Teen Titans Go! & DC Super Hero Girls- Mayhem in the Multiverse MOVIE
Photo: DC

What Movies Will It Remind You Of?: The TTG! members point out that this isn’t their first crossover – and it’s not even the first they’ve done with DCSHG, as they met in an episode of TTG!. There also was Teen Titans Go! Vs. Teen Titans, which pitted the superserious Titans against the supersnarky Titans for a mulitversal smashup that’s a notch or two more fun than Mayhem in the Multiverse.

Performance Worth Watching Hearing: Friedle’s like, hey, man cool-dude take on Aquaman is pretty amusing. “I wanted to call ourselves the Super Friends, man, but I got outvoted.”

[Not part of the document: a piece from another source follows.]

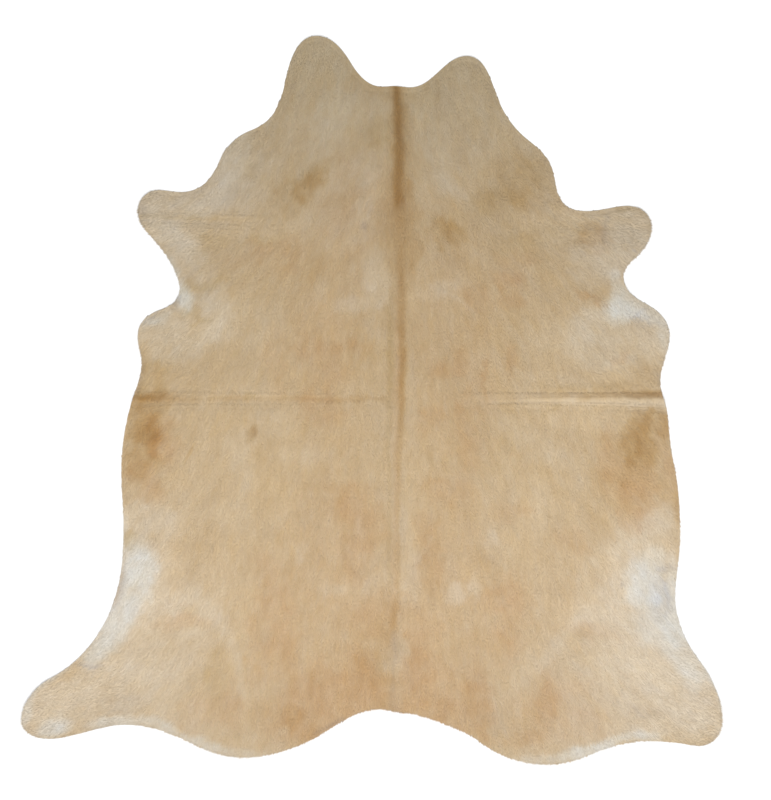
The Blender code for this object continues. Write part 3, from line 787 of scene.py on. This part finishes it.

Memorable Dialogue: Cyborg shows he knows his literary terminology: “This is the denouement. THE DENOUEMENT!”

Sex and Skin: None!

Our Take: Fair warning: TTG!&DCSHG: MITM sports a roughly 80/20 DCSHG-to-TTG! ratio. Which means it’s sometimes funny, but not as funny as a typical wiseass TTG! outing. One moment finds Wonder Woman, lordess of earnestness, trying to deliver a one-liner, but openly admitting she’s not very good at such things; in another, the DCSHG talk about their feelings and what they learned, and Cyborg comments, “We never do that!” These characters’ psychotherapists have plenty of things to work on, but self-awareness is not one of them.

Narratively, this special is plot-driven until that plot lands in the TTG! TV room and grinds to a halt – and all of a sudden this whole endeavor gets noticeably funnier, including a gag in which Beast Boy turns into a yak with four stomachs, opening the door for four times the gastro-comedy. And that big overall plot? Standard fare in which the fate of the world hangs in balance, but with more jokes than if, say, Zach Snyder was directing it. Bottom line: Reasonably fun stuff, but could use more WAFFLES WAFFLES WAFFLES!

Our Call: STREAM IT. Teen Titans Go! & DC Super Hero Girls: Mayhem in the Multiverse lacks enough multiversal mayhem and TTG! sarcasto-irreverence to make one ponder calling the Truth in Advertising Dept. But it’s still entertaining enough to warrant a watch.